I share them here for all those we carry within us even though we don't see them anymore.


Separated by Time

You leave the nest to seek adventure in life,
Believing it is out there, in some other place.
If I were a bird, I'd sing, saluting your departure,
Your triumphant flight.
Then I would settle in my nest, and wait awhile.
In time, I would make the journey to your new land.
I would build a new nest, made of twigs and leaves familiar to you.
Then I would settle in my new nest, and wait awhile.
In time I would come to sing for you, to you; at dawn, at dusk.
Eventually you might recognize me
And I would offer to share my nest with you.



Separated by Space

If I were a bird, I would build a fine nest outside your home.
If you would allow me, I would build my nest from
     the feathers of your pillow,
     the threads of your clothes,
     the hair from your brush.
I would watch to see that you were safe and well and happy.
If you were, I'd sing for you.
If you were not, I'd come closer and sing for you.
I would use my wings to brush away any tears of sadness you cried.
And when you were gone, I'd set perch on your headstone;
Eternally.
Finally.



RIP Sister Walter Anne

  Last month I learned that Sister Walter Anne had recently died at 90+ years of age. Some folks who met with her last summer told me they had a wonderful visit remembering the early days of St. Pius X school.
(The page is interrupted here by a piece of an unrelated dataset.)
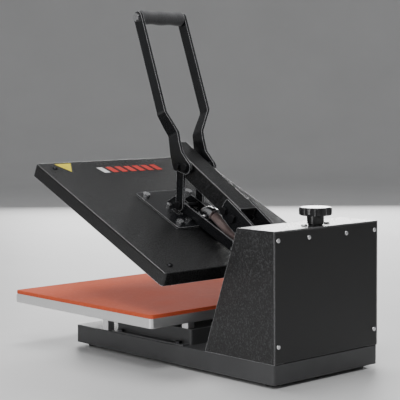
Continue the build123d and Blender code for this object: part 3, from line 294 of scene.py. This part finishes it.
def smoked_window():
    """Dark red window with faint finger smears."""
    material, tree, shader = new_material("smoked_window")
    smears = noise(tree, object_coords(tree), 45.0, detail=5.0, roughness=0.6, distortion=0.8)
    tint = mixed(tree, remap(tree, smears, 0.3, 0.7), (0.020, 0.003, 0.003), (0.035, 0.006, 0.005))
    rough = remap(tree, smears, 0.3, 0.7, to_low=0.05, to_high=0.16)
    tree.links.new(tint, shader.inputs["Base Color"])
    tree.links.new(rough, shader.inputs["Roughness"])
    shader.inputs["Coat Weight"].default_value = 0.4
    return material


def printed_ink(name, color, chipped):
    """Screen-printed ink or a vinyl label on the cover, slightly worn through."""
    material, tree, shader = new_material(name)
    vector = object_coords(tree)
    chips = noise(tree, vector, 240.0, detail=6.0, roughness=0.7)
    tint = mixed(tree, remap(tree, noise(tree, vector, 40.0), 0.3, 0.7), color, scaled(color, 0.8))
    tint = mixed(tree, remap(tree, chips, 0.62, 0.72, to_high=chipped), tint, (0.03, 0.03, 0.03))
    tree.links.new(tint, shader.inputs["Base Color"])
    shader.inputs["Roughness"].default_value = 0.38
    bumped(tree, shader, noise(tree, vector, 700.0), strength=0.2, distance=0.00003)
    return material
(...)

As far as I can recall she was the first principal of the school. By the time the class of '64 reached 8th grade she was no longer teaching but I think she was still the principal. I don't really have any personal memories of her, I just remember her tall presence in all the school activities during the first half the sixties. Maybe someone can add a comment if they have any warm memories.
   I know that schools no longer have the services of nuns for teaching like they did 50 years ago. I suppose we could have had more strictly trained teachers…but I'm not sure we could have had more dedicated or helpful teachers and therefore any better teachers. It's kind of amazing to think of these women, dedicating themselves to teaching children, without the distractions felt by so many elementary school teachers today.